Starting at the line that contains "addSpeaker();" and stopping at the line that contains "for node in", repeat every line exactly, the two end lines included, and nothing else.
#### Dataset records ####
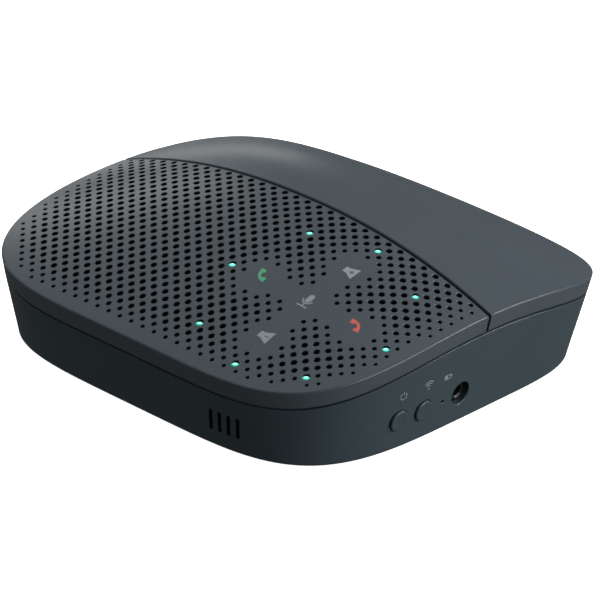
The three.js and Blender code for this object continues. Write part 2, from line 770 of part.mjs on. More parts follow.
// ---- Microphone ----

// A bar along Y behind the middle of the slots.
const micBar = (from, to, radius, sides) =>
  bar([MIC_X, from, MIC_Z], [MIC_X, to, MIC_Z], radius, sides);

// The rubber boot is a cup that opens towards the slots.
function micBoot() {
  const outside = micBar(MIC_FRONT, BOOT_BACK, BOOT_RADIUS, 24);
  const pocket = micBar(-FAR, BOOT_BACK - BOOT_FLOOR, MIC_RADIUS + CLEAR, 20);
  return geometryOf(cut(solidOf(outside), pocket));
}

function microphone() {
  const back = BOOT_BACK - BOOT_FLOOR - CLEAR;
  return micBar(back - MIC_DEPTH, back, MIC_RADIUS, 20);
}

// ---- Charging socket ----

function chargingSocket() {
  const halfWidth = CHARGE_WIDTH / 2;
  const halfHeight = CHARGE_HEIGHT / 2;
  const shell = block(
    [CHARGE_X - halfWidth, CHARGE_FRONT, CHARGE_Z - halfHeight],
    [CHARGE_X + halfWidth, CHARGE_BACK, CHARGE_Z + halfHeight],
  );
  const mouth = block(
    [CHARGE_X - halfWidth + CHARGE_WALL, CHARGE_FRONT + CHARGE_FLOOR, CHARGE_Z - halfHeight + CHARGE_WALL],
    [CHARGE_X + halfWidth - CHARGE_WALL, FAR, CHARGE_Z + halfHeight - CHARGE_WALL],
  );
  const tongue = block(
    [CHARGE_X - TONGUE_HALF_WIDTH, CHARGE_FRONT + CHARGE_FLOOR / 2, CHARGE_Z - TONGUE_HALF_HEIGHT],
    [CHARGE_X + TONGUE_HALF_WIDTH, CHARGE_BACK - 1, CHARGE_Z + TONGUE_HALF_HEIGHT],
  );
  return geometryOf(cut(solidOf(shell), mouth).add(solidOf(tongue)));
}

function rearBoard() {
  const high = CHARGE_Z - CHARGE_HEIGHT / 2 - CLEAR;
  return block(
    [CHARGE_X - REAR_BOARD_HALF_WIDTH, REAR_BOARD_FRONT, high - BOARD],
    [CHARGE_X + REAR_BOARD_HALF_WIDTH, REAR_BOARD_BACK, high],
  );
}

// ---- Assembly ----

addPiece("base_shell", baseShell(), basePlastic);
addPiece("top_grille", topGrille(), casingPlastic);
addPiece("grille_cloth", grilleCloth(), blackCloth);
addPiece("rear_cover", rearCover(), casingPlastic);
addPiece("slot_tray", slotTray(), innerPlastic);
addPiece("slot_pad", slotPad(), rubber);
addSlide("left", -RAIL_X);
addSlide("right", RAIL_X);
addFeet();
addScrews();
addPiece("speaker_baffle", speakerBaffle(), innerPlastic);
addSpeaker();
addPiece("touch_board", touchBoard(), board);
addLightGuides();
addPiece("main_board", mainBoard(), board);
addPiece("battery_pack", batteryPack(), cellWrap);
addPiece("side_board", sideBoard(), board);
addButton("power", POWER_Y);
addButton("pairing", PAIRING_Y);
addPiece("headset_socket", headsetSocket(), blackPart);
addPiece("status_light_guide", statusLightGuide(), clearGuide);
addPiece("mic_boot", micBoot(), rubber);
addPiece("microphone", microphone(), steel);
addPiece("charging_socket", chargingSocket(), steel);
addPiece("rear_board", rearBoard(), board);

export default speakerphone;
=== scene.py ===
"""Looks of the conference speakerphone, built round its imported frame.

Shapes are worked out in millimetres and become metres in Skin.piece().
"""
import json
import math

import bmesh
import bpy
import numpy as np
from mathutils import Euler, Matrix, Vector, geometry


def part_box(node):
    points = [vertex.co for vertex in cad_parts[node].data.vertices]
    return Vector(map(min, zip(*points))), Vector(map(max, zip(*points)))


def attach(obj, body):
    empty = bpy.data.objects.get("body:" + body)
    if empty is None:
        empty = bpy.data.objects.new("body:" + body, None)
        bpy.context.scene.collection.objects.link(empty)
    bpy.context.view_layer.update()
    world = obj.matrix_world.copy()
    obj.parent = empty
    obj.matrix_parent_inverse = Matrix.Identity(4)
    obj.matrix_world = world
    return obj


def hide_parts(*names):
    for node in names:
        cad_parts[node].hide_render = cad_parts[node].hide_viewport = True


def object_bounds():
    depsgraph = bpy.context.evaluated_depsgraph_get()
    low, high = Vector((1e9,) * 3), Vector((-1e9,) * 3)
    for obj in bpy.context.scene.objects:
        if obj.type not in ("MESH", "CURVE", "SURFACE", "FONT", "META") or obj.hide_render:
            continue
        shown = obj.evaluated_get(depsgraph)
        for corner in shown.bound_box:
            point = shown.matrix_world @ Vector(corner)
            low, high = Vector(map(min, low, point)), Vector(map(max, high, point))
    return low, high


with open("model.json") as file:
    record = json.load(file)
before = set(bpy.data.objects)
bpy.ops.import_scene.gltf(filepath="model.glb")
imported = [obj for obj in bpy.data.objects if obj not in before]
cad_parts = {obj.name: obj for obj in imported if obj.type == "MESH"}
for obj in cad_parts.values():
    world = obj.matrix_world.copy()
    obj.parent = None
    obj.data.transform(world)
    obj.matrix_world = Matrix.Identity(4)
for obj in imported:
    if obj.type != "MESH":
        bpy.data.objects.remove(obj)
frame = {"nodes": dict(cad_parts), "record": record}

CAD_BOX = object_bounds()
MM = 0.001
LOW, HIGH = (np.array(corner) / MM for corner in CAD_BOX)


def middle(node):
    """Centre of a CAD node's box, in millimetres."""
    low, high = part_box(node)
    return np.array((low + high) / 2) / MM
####
#### Dataset records ####
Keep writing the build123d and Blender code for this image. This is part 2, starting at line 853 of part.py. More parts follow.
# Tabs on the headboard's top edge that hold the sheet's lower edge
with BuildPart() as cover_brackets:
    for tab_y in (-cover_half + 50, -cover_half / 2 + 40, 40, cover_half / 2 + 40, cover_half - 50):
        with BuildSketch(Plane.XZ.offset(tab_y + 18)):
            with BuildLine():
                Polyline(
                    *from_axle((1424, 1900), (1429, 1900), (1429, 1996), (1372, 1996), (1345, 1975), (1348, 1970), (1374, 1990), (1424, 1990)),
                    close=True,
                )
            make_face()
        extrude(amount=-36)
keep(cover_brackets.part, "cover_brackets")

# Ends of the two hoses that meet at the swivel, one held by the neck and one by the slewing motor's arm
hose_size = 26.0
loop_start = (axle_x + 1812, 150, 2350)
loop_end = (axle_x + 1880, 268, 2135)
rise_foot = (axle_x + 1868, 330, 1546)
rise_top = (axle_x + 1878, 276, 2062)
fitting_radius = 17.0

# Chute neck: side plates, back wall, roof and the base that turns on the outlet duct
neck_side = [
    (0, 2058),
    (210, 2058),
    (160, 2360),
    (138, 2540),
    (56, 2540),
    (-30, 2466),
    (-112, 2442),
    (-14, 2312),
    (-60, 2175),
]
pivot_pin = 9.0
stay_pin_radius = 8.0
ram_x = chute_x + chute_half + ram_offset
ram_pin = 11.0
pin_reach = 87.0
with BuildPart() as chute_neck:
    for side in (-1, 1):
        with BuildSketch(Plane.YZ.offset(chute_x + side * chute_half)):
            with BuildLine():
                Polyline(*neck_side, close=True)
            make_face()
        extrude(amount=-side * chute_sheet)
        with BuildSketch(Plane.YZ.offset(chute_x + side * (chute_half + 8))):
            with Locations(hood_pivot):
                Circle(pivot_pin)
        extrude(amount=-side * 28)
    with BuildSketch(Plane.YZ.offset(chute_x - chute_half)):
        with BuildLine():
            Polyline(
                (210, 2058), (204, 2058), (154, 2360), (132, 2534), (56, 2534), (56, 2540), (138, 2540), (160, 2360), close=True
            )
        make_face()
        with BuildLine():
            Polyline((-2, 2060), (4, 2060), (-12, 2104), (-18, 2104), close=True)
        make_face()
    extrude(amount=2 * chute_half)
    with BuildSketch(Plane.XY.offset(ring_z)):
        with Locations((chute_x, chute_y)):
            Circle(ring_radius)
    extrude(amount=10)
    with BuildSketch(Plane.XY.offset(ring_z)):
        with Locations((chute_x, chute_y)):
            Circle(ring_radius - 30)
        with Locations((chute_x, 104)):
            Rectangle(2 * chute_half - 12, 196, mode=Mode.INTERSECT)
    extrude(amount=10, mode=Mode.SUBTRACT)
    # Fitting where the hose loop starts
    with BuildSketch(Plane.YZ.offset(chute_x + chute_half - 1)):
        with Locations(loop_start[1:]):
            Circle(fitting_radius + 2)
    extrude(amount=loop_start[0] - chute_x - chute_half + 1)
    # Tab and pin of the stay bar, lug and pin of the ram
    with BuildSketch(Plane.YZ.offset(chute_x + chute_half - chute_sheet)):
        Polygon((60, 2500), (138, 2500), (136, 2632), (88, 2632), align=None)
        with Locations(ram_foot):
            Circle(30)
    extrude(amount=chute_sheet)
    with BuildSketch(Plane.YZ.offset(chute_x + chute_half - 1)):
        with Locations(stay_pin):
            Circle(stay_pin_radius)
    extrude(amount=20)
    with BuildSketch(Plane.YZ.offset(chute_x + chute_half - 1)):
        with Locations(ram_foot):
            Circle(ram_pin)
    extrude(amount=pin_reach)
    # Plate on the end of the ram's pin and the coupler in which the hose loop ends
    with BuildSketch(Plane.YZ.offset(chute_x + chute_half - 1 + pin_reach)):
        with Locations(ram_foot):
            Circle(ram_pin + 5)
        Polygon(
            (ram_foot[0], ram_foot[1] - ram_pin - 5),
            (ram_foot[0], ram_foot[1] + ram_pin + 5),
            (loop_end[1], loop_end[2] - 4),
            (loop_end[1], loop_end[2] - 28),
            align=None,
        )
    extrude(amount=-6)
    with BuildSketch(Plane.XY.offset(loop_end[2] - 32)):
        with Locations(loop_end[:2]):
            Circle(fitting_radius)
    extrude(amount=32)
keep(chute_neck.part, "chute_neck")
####
#### Dataset records ####
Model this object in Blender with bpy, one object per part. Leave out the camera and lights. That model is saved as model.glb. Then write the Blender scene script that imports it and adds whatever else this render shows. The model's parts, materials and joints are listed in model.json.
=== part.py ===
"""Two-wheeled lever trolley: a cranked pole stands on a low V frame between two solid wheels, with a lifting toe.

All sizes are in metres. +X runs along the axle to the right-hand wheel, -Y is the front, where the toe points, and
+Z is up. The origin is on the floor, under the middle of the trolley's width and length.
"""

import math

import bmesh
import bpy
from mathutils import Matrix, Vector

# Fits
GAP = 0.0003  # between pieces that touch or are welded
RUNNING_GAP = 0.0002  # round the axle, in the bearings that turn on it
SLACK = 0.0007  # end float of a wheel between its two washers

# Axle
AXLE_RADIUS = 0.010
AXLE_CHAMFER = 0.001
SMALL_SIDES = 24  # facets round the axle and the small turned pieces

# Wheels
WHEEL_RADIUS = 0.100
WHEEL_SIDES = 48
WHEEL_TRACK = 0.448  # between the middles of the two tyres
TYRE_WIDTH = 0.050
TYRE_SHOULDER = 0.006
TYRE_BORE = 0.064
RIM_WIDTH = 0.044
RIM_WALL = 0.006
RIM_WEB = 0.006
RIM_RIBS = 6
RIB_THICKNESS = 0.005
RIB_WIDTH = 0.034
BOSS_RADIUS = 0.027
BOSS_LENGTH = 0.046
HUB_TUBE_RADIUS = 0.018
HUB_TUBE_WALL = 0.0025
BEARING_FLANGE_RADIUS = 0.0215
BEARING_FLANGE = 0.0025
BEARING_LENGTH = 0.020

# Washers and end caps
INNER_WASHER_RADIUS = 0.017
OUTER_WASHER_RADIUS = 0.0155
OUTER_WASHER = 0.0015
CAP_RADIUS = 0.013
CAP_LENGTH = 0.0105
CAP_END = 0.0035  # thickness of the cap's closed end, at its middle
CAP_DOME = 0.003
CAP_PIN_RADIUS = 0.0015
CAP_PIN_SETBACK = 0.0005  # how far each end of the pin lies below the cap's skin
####
The answer:
addSpeaker();
addPiece("touch_board", touchBoard(), board);
addLightGuides();
addPiece("main_board", mainBoard(), board);
addPiece("battery_pack", batteryPack(), cellWrap);
addPiece("side_board", sideBoard(), board);
addButton("power", POWER_Y);
addButton("pairing", PAIRING_Y);
addPiece("headset_socket", headsetSocket(), blackPart);
addPiece("status_light_guide", statusLightGuide(), clearGuide);
addPiece("mic_boot", micBoot(), rubber);
addPiece("microphone", microphone(), steel);
addPiece("charging_socket", chargingSocket(), steel);
addPiece("rear_board", rearBoard(), board);

export default speakerphone;
=== scene.py ===
"""Looks of the conference speakerphone, built round its imported frame.

Shapes are worked out in millimetres and become metres in Skin.piece().
"""
import json
import math

import bmesh
import bpy
import numpy as np
from mathutils import Euler, Matrix, Vector, geometry


def part_box(node):
    points = [vertex.co for vertex in cad_parts[node].data.vertices]
    return Vector(map(min, zip(*points))), Vector(map(max, zip(*points)))


def attach(obj, body):
    empty = bpy.data.objects.get("body:" + body)
    if empty is None:
        empty = bpy.data.objects.new("body:" + body, None)
        bpy.context.scene.collection.objects.link(empty)
    bpy.context.view_layer.update()
    world = obj.matrix_world.copy()
    obj.parent = empty
    obj.matrix_parent_inverse = Matrix.Identity(4)
    obj.matrix_world = world
    return obj


def hide_parts(*names):
    for node in names:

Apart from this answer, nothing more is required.